Yes, the DPMS is full blowback, so you feel the pulse of every shot. The bolt cycles back and forth just like a firearm bolt. At the NRA Show several months ago I watched as dozens of people stood in line to shoot it at the airgun range. I know the Pyramyd Air employees who ran that range spent a lot of their time reloading the DPMS, because everybody wanted to shoot it.
All the AR controls operate exactly like they do on an M16, with the single exception of the forward assist (the button on the right side of the receiver that pushes the bolt forward so the extractor can grab the rim of a cartridge). Since a BB gun doesn’t use cartridges there is no need for a forward assist.
The DPMS disassembles very similarly to an AR-15/M16/M4. Two pins connect the upper receiver to the lower receiver and when they are out the receiver halves come apart. Then the parts of the bolt can be either removed or pushed back out of the way to clear jams in the barrel. You rod through the muzzle and the BB(s) fall out of the breech. There is no other reason to disassemble the gun, though I know many owners will want to, for old time’s sake.
The buttstock is adjustable to 6 positions. The length of pull runs from 11-inches to 15-inches, so you are bound to find a setting you prefer. A spring-loaded button under the butt unlocks the stock for adjustment.
The forearm has 1911 Picatinny rails on all 4 sides. You can mount optical sights, flashlights, lasers, bipods, coffee grinders and other grips if you like. Think of this gun as a motorcycle that’s ready to be accessorized!
Now we come to the interesting part — the magazine. I told you that all the controls work like an M16. But not the magazine. It doesn’t drop free. Push the release and pull on the mag to get it out.
Once out, move to the bottom of the mag and pull off the side cover. The directions are written on the magazine floorplate.
The mag takes two 12-gram CO2 cartridges. And, the order you install them is important. The left cartridge goes in first. If you try to install the right cartridge before the left one, all its gas will leak out. The Allen wrench you need for piercing the cartridges is inside the mag. Crosman also includes a BB speedloader with the gun that I will show you in Part 2.
I know you are concerned about the shot count when two CO2 cartridges are involved. Pyramyd Air saw 125 to 150 good shots on either semi- or full-automatic fire in their testing, so it’s okay. I will test it for you as well.
Yes you will go through a lot of cartridges but I’m guessing most of you will use this primarily as a party gun. So, at every holiday and gathering plan on burning through a pile of cartridges and BBs. Buy ‘em in bulk.
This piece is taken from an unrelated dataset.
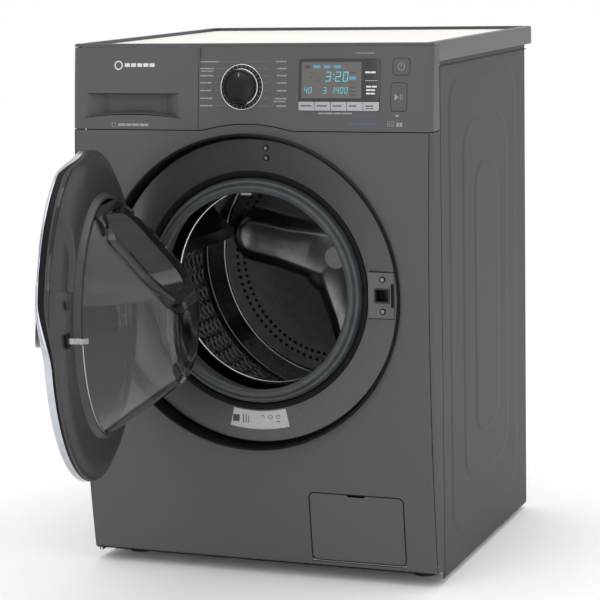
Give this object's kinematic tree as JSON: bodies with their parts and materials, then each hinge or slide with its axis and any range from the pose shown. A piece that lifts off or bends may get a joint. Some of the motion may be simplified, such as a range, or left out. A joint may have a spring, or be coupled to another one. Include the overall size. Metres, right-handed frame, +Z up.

After the last BB has been fired the gun stops shooting because the bolt is held open. This is a marvelous way to save gas!
Now we come to the fun part. The DPMS has back-up iron sights — BUIS. That’s where we are in 2018 — iron or non-optical sights are considered for backup use, only. The front sight does not adjust and the rear adjusts for windage, only. The rear sight has two leaves — one with a fine peephole and the other with a large battlesight hole. I plan to shoot with these sights.
Of course the Picatinny rail on top of the gun means you can install a real pair of BUIS that do adjust, if you prefer. Or you can install an optical sight, which I plan on doing. The sight I will install is one that Pyramyd Air does not stock at this time. I hope to change that if it tests out. It’s that wee teeny holographic sight I showed you from the SHOT Show.
This DPMS is a hot one. It’s not unlike the MP40 I tested for you (and subsequently purchased) last year. It’s full-auto and it really works. For those who want full-auto, this is one of the very few games in town.